Numba translates Python functions to optimized machine code at runtime using the industry-standard LLVM compiler library. Numba-compiled numerical algorithms in Python can approach the speeds of C or FORTRAN.
You don’t need to replace the Python interpreter, run a separate compilation step, or even have a C/C++ compiler installed.

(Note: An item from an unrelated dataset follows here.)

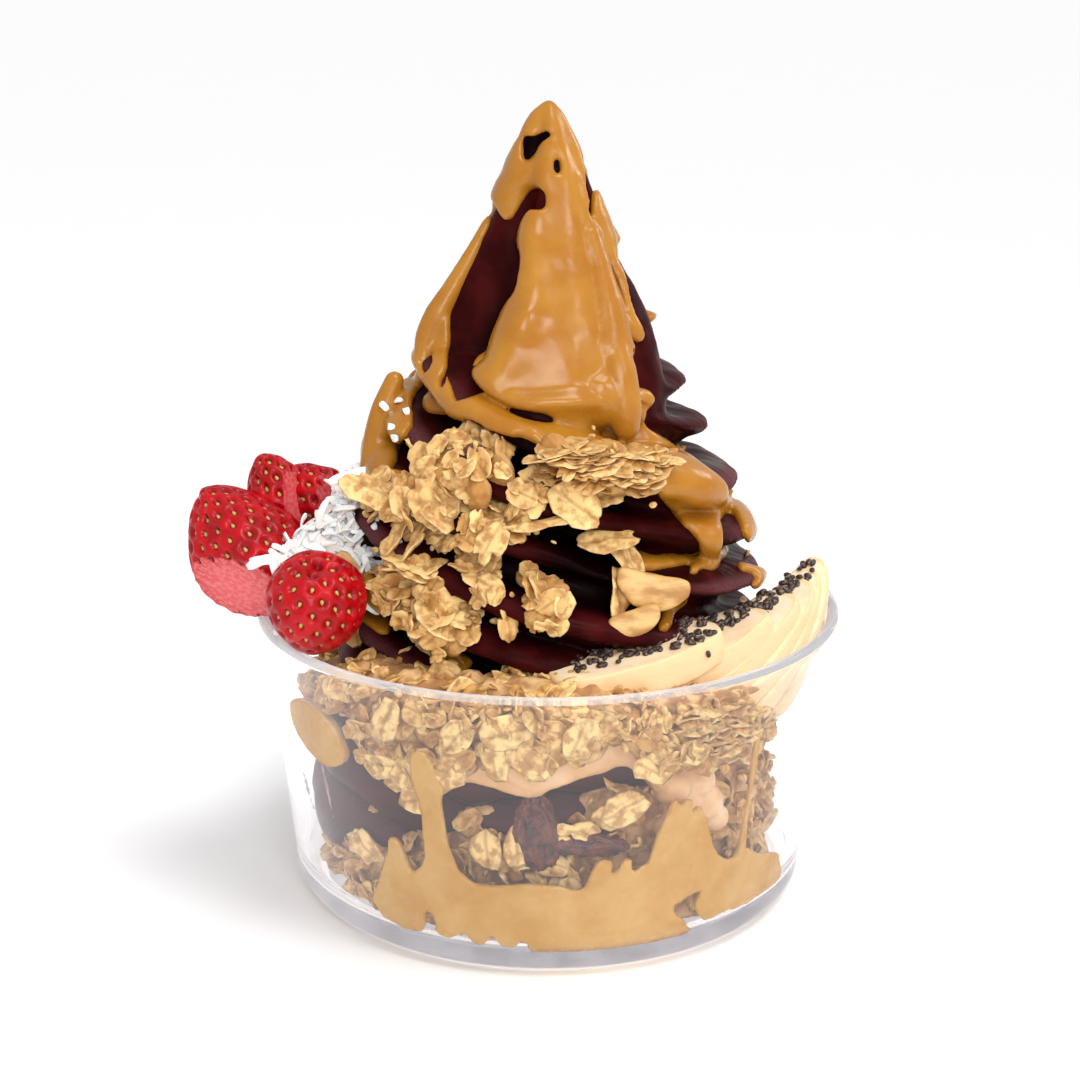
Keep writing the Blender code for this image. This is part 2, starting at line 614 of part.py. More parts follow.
CLUSTERS = {                 # spot on the front elevation, half size, lean and flakes
    "granola_slab": ((13.0, 110.5), (19.0, 7.0), -0.06, 7),
    "granola_crag": ((-21.7, 110.5), (14.0, 10.5), 0.35, 6),
    "granola_cluster_left": ((-37.0, 99.5), (14.0, 8.5), -0.3, 6),
    "granola_strip": ((-15.0, 94.0), (14.0, 5.0), 0.25, 5),
    "granola_chip": ((-18.3, 80.5), (6.0, 9.5), 0.0, 5),
    "granola_knot": ((-1.3, 74.5), (6.5, 8.5), 0.0, 5),
    "granola_cluster_low": ((-37.5, 80.0), (10.0, 6.5), -0.2, 5),
    "granola_cluster_foot": ((-28.0, 68.5), (12.5, 8.5), 0.1, 6),
}


def toppings(body):
    """Granola clusters and a slice of nut on the swirl's front."""
    rng = random.Random(11)
    oats = material("granola", (0.85, 0.55, 0.22), 0.75)
    tree = BVHTree.FromObject(body, bpy.context.evaluated_depsgraph_get())
    made = [cluster(name, tree, spot, size, lean, count, oats, rng)
            for name, (spot, size, lean, count) in CLUSTERS.items()]
    centre, _ = surface_point(tree, (27.5, 76.5))
    out = Vector((centre.x, centre.y, 0)).normalized()
    bm = bmesh.new()
    bmesh.ops.create_cone(bm, cap_ends=True, segments=12, radius1=1.0, radius2=0.85, depth=1.0)
    bmesh.ops.scale(bm, vec=(9.5, 4.6, 3.4), verts=bm.verts)
    turn = Matrix((Vector((-out.y, out.x, 0.35)), Vector((0, -0.3, 1)), out)).transposed().to_4x4()
    bmesh.ops.transform(bm, matrix=Matrix.Translation(centre + out * 2.2) @ turn, verts=bm.verts)
    bmesh.ops.recalc_face_normals(bm, faces=bm.faces)
    made.append(add(bm, "nut_slice", oats))
    return made


def lump(name, centre, radii, azimuth, tilt, mat, segments=12, rings=8, wrinkle=0.0):
    """A rounded piece with one axis facing out from the cup at the azimuth."""
    bm = bmesh.new()
    bmesh.ops.create_uvsphere(bm, u_segments=segments, v_segments=rings, radius=1.0)
    for vert in bm.verts:
        swell = 1 + wrinkle * math.sin(5 * vert.co.x + 1) * math.sin(6 * vert.co.z + 4 * vert.co.y)
        vert.co = Vector((vert.co.x * radii[0], vert.co.y * radii[1], vert.co.z * radii[2])) * swell
    turn = Matrix.Rotation(azimuth, 4, "Z") @ Matrix.Rotation(tilt, 4, "X")
    bmesh.ops.transform(bm, matrix=Matrix.Translation(centre) @ turn, verts=bm.verts)
    return add(bm, name, mat)


def polar(radius, degrees, z):
    """A point (mm) at a radius, azimuth and height."""
    a = math.radians(degrees)
    return Vector((radius * math.cos(a), radius * math.sin(a), z))


def pieces_at_the_glass():
    """Two dried fruits and a drop of sauce pressed against the inside of the glass."""
    fruit = material("dried_fruit", (0.09, 0.025, 0.03), 0.6)
    sauce = material("peanut_butter", (0.66, 0.29, 0.045), 0.3)
    return [
        lump("dried_fruit_upright", polar(61.3, -92.5, 32.5), (3.2, 4.8, 9.5), math.radians(-92.5),
             0.15, fruit, wrinkle=0.12),
        lump("dried_fruit_flat", polar(60.3, -77.5, 28.5), (2.8, 10.0, 3.0), math.radians(-77.5),
             -0.1, fruit, wrinkle=0.12),
        lump("peanut_butter_drop", polar(65.0, -153, 49.0), (2.6, 6.6, 9.8), math.radians(-153),
             -0.45, sauce)]


# ---- berries and coconut -----------------------------------------------------------------
def berry(name, centre, tip, length, width, mat, cuts=()):
    """A strawberry or a part of one: tip is its direction, cuts are planes that open it."""
    bm = bmesh.new()
    bmesh.ops.create_uvsphere(bm, u_segments=12, v_segments=9, radius=1.0)
    for vert in bm.verts:
        t = (vert.co.z + 1) / 2
        girth = 1.0 - 0.32 * t ** 1.6 + 0.08 * math.sin(3.0 * t)
        vert.co = Vector((vert.co.x * width / 2 * girth, vert.co.y * width / 2 * girth,
                          vert.co.z * length / 2))
    for point, normal in cuts:
        result = bmesh.ops.bisect_plane(bm, geom=bm.verts[:] + bm.edges[:] + bm.faces[:],
                                        plane_co=point, plane_no=normal, clear_outer=True)
        rim = [g for g in result["geom_cut"] if isinstance(g, bmesh.types.BMEdge)]
        bmesh.ops.holes_fill(bm, edges=rim, sides=0)
    turn = Vector(tip).to_track_quat("Z", "Y").to_matrix().to_4x4()
    bmesh.ops.transform(bm, matrix=Matrix.Translation(centre) @ turn, verts=bm.verts)
    bmesh.ops.triangulate(bm, faces=bm.faces)
    bmesh.ops.recalc_face_normals(bm, faces=bm.faces)
    return add(bm, name, mat)


def berries():
    """Cut strawberries leaning on the left of the rim."""
    red = material("strawberry", (0.62, 0.008, 0.016), 0.3)
    return [
        berry("berry_front", (-56.5, -38.5, 85.5), (-0.15, 0.45, -1), 27, 24.5, red),
        berry("berry_left", (-77, -11, 90.5), (-0.55, 0.2, 0.75), 36, 29, red,
              [((0, -1.5, 0), (-0.25, -1, 0.1))]),
        berry("berry_wedge", (-68.5, 2, 101), (-0.45, 0, 1), 25, 19, red,
              [((3.5, 0, 0), (1, -0.15, 0)), ((0, 4.5, 0), (0, 1, 0))]),
        berry("berry_slice", (-59, 5, 100.5), (-0.8, 0.1, 0.75), 22, 17, red,
              [((2, 0, 0), (1, -0.2, 0.1)), ((0, 4, 0), (0, 1, 0))]),
        berry("berry_end", (-53, 9, 98), (-0.3, 0.1, 1), 13, 10, red, [((0, 0, -2), (0, 0, -1))])]


HEAP_HEART = Vector((-57.5, -19, 86.5))
HEAP_SIZE = (10.0, 13.5, 14.5)


def coconut_core():
    """The plain heart of the coconut heap between the berries and the swirl."""
    white = material("coconut", (0.86, 0.82, 0.76), 0.6)
    return lump("coconut_heap", HEAP_HEART, HEAP_SIZE, 0.35, 0.3, white, 14, 9, wrinkle=0.05)


def coconut_strips(body, others):
    """Shreds lying all over the coconut heap, clear of what surrounds it."""
    rng = random.Random(7)
    strips = []
    for i in range(30):
        a = math.radians(160 + 140 * (i * 0.618 % 1.0))
        rise = math.radians(-30 + 115 * (i * 0.381 % 1.0))
        out = Vector((math.cos(a) * math.cos(rise), math.sin(a) * math.cos(rise), math.sin(rise)))
        place = HEAP_HEART + Vector([o * s for o, s in zip(out, HEAP_SIZE)])
        bm = bmesh.new()
        bmesh.ops.create_cube(bm, size=1.0)
        bmesh.ops.scale(bm, vec=(rng.uniform(8, 12), 1.8, 1.0), verts=bm.verts)
        facing = (out + Vector([rng.uniform(-0.4, 0.4) for _ in range(3)])).normalized()
        turn = facing.to_track_quat("Z", "X").to_matrix().to_4x4()
        spin = Matrix.Rotation(rng.uniform(0, 3.1), 4, "Z")
        bmesh.ops.transform(bm, matrix=Matrix.Translation(place) @ turn @ spin, verts=bm.verts)
        strip = add(bm, "strip", where=CUTTERS)
        if clear_of(strip, others):
            strips.append(strip)
    return fuse(body, strips[:15], keep=0.6)


# ---- banana ------------------------------------------------------------------------------
BANANA_EDGES = [             # azimuth, radius and height of the two ends of each slice's edge
    ((-88, 65.5, 73.8), (-50, 65.5, 80.6)),
    ((-79, 65.5, 66.2), (-32, 66.5, 80.6)),
    ((-64, 66.0, 62.5), (-17, 69.0, 81.5)),
    ((-51, 66.5, 60.0), (-5, 72.0, 82.0)),
    ((-39, 67.0, 58.0), (4, 74.5, 83.0)),
    ((-27, 67.5, 56.0), (12, 76.0, 84.0))]
BANANA_DEPTH = 24.0
BANANA_THICK = (8.0, 7.4, 6.6, 6.0, 5.6, 6.0)


def banana(done):
    """Slices fanned along the right of the rim, with chia seeds along their inner edges."""
    rng = random.Random(3)
    flesh = material("banana", (0.93, 0.76, 0.44), 0.5)
    around_swirl = [(0, 45)] + [(r + 2.4, z) for z, r in COIL_ENVELOPE[1:7]] + [(0, 103)]
    envelope = settle(turned("envelope", around_swirl[::-1], 40, where=CUTTERS))
    made = []
    frames = []
    for number, ((low, high), thick) in enumerate(zip(BANANA_EDGES, BANANA_THICK), 1):
        start = polar(low[1], low[0], low[2])
        end = polar(high[1], high[0], high[2])
        run = end - start
        length = run.length + 3.0
        run.normalize()
        middle = (start + end) / 2
        inward = Vector((-middle.x, -middle.y, 0)).normalized()
        inward = (inward - run * inward.dot(run)).normalized()
        normal = run.cross(inward)
        bm = bmesh.new()
        bmesh.ops.create_cone(bm, cap_ends=True, segments=18, radius1=0.5, radius2=0.5, depth=1.0)
        for vert in bm.verts:
            vert.co.y = math.copysign(abs(vert.co.y * 2) ** 0.75 / 2, vert.co.y)
        bmesh.ops.scale(bm, vec=(length, BANANA_DEPTH, thick), verts=bm.verts)
        rims = [e for e in bm.edges if abs(e.verts[0].co.z - e.verts[1].co.z) < 0.1]
        bmesh.ops.bevel(bm, geom=rims, offset=0.9, segments=1, affect="EDGES")
        frame = Matrix((run, inward, normal)).transposed().to_4x4()
        centre = middle + inward * BANANA_DEPTH / 2
        bmesh.ops.transform(bm, matrix=Matrix.Translation(centre) @ frame, verts=bm.verts)
        bmesh.ops.triangulate(bm, faces=bm.faces)
        piece = add(bm, "banana_slice_%d" % number, flesh)
        trim(piece, [envelope] + done + made)
        made.append(piece)
        frames.append((middle + normal * (thick / 2 + SEED_SIZE[2] / 3), frame, length))
    bpy.data.objects.remove(envelope)
    for piece, (top, frame, length) in zip(made, frames):
        others = [other for other in done + made if other is not piece and overlaps(piece, other, 3.0)]
        seeds = [seed for seed in chia(top, frame, length, rng) if clear_of(seed, others)]
        fuse(piece, seeds, keep=0.72)
    return made


def chia(top, frame, length, rng):
    """A few seeds towards the high end of one slice's upper face."""
    seeds = []
    for i in range(5):
        bm = bmesh.new()
        bmesh.ops.create_icosphere(bm, subdivisions=1, radius=1.0)
        bmesh.ops.scale(bm, vec=SEED_SIZE, verts=bm.verts)
        spot = Vector((length * (0.43 - 0.13 * i), rng.uniform(1.5, 7.0), 0))
        spin = Matrix.Rotation(rng.uniform(0, 3.1), 4, "Z")
        place = Matrix.Translation(top) @ frame @ Matrix.Translation(spot) @ spin
        bmesh.ops.transform(bm, matrix=place, verts=bm.verts)
        seeds.append(add(bm, "seed", where=CUTTERS))
    return seeds


def clear_of(bit, others):
    """Whether a small piece, with its clearance, touches none of the others."""
    shell = grown(bit, CLEARANCE)
    graph = bpy.context.evaluated_depsgraph_get()
    tree = BVHTree.FromObject(shell, graph)
    hit = any(tree.overlap(BVHTree.FromObject(other, graph)) for other in others)
    bpy.data.objects.remove(shell)
    if hit:
        bpy.data.objects.remove(bit)
    return not hit


# ---- the scene's collections and the build ------------------------------------------------
for leftover in list(bpy.data.objects):
    bpy.data.objects.remove(leftover)
PARTS = bpy.data.collections.new("cup_of_soft_serve")
CUTTERS = bpy.data.collections.new("cutters")
bpy.context.scene.collection.children.link(PARTS)
bpy.context.scene.collection.children.link(CUTTERS)

bowl = settle(glass_bowl())
base = sauce_on_glass()
fillings = layers()
for filling in fillings:
    trim(filling, [bowl, base])
done = [bowl, base] + fillings
for piece in pieces_at_the_glass():
    done.append(trim(piece, done))
peak = trim(swirl(), [bowl] + fillings)
done.append(peak)
heap = coconut_core()
for piece in toppings(peak) + [heap] + berries():
    done.append(trim(piece, done))
coconut_strips(heap, [other for other in done if other is not heap])
banana(done)
for leftover in list(CUTTERS.objects):
    bpy.data.objects.remove(leftover)
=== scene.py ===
"""A dressed cup of soft serve: a clear glass bowl of layered soft serve, sauce and granola
under a tall piped swirl, with berries, coconut and banana on it.

Lengths in the code are millimetres unless a name says otherwise, and MM turns them to metres.
Outlines on the front of the cup are drawn on the upright plane y = 0 as seen from EYE.
"""
import json
import math

import bpy
import numpy as np
from bpy.props import FloatProperty, FloatVectorProperty, PointerProperty
from mathutils import Matrix, Vector
from mathutils.bvhtree import BVHTree

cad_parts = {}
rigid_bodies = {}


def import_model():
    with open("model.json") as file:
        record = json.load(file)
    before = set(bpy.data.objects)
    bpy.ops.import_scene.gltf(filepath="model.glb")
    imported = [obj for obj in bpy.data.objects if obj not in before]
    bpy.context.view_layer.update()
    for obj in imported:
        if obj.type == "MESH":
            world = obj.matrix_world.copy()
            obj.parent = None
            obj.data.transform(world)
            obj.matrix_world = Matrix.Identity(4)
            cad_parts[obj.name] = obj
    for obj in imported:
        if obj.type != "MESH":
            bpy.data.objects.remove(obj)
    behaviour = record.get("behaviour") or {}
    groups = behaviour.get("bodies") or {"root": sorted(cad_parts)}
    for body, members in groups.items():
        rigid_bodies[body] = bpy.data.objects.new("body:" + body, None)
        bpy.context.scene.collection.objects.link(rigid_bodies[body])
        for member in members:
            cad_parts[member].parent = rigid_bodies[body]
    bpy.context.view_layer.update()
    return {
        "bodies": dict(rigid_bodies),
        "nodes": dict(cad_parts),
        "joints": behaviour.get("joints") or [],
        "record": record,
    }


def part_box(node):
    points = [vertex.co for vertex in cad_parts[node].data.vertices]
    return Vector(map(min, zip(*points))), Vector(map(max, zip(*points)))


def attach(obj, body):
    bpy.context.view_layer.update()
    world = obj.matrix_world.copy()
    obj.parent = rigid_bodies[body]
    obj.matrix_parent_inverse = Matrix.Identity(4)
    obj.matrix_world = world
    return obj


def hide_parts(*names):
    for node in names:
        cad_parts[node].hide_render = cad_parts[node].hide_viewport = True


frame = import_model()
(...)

Just apply one of the Numba decorators to your Python function, and Numba does the rest.
from numba import jit
import random
@jit(nopython=True)
def monte_carlo_pi(nsamples):
acc = 0
for i in range(nsamples):
x = random.random()
y = random.random()
if (x ** 2 + y ** 2) < 1.0:
acc += 1
return 4.0 * acc / nsamples
Parallelize Your Algorithms
Numba offers a range of options for parallelizing your code for CPUs and GPUs, often with only minor code changes.
Simplified Threading
@jit(nopython=True, parallel=True)
def simulator(out):
# iterate loop in parallel
for i in prange(out.shape[0]):
out[i] = run_sim()
Numba can automatically execute NumPy array expressions on multiple CPU cores and makes it easy to write parallel loops.
SIMD Vectorization
LBB0_8:
vmovups (%rax,%rdx,4), %ymm0
vmovups (%rcx,%rdx,4), %ymm1
vsubps %ymm1, %ymm0, %ymm2
vaddps %ymm2, %ymm2, %ymm2
Numba can automatically translate some loops into vector instructions for 2-4x speed improvements. Numba adapts to your CPU capabilities, whether your CPU supports SSE, AVX, or AVX-512.
GPU Acceleration
With support for both NVIDIA’s CUDA and AMD’s ROCm drivers, Numba lets you write parallel GPU algorithms entirely from Python.